Change Management 5 Layers


These layers don’t stack, they are not a hierarchy, they are horizontals of focus that should be happening within change initiatives. I personally address all of these early on with clients. Change will suffer without those conversations.


Not the kind of  “ownership” that is marketed with most approaches. That kind of ownership is more about getting people to lead when they will likely choose otherwise. The kind of ownership I am talking about is at the top- the person who can spend the money. This layer takes a lot of explanation. Ideally that starts with the true owner. Often though it begins with implementary or organic leaders.

Those dialogues are just as powerful.

Helping people to understand the significance of the owner, of the owners visibility, of the way the owner will empower and honor expertise can make a big difference in how the change process plays out. In a way, this understanding helps stakeholders to push some of the buttons that need pushing to get both the change reeled in and to have regular operations move smoother.


Change Management Horizontals addressed the need for translation. Translation is taking ideas and turning them into work. Translation is converting vision to objective to goal to task/work. Organizations should be doing this already with their strategy to implementation process, but they aren’t.

So a layer within change is teaching how to make these translations so they make sense at the level of translation (that may mean type or spot in the organizational hierarchy).


This may be THE area that causes change to fail.

Organizations are terrible at prioritization. And executives are typically late with the decisions needed to prioritize (they react to “scale-up” urgency).

This HAS to be addressed.
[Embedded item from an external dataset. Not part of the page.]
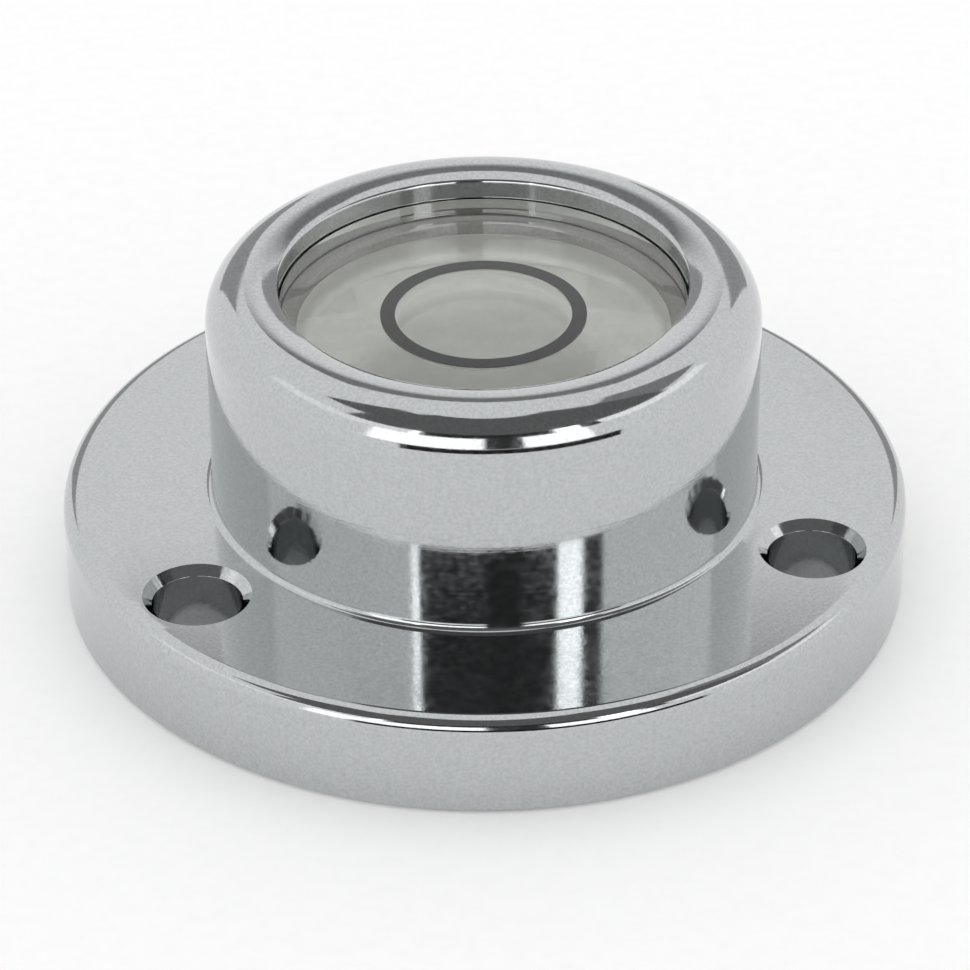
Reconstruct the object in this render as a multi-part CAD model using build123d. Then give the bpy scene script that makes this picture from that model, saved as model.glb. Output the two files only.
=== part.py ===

I can look back at some of my own as a junior consultant engagements and see how tackling this layer would have made a difference.

When you ask this stakeholder to do something are you taking something else off their plate? Do they see where this effort lies compared to other projects, programs and initiatives floating around the company? Are the executives (especially the owner) able to white board prioritization (in something more definitive than pillars or “focuses for the year” or some measure of the things that bring in quick revenue)?

Work has to be prioritized at multiple levels. Change is adding work. Change causes a need for re-prioritization.


Is a layer that is everywhere.

There is the project process. There may be a change process. There are processes for work effort. There is a process for communicating in every organization. There are hidden processes (like internal politics, permission-getting and silent bargaining).

Some time has to be set aside to decide process, to question current process and to create new processes that fit the end state and the path to get there.


Why is it so hard to put work in context with a whole?

Why does the explanation always come out as business speak that has little to do with the individual?

How come there are never clear, clean pictures of everything going on at a high level in the organization with a way to dig into the detail?

I spend a lot of time explaining, teaching (and likely harping about) context. Work has to have meaning. When work is part of change the stakeholders deserve an explanation of the context of that asked for effort.

Five layers that weave and dodge and layer onto and over change: ownership, translation, prioritization, process and context. Make sure you address and dialogue over these layers early, often and throughout the change process.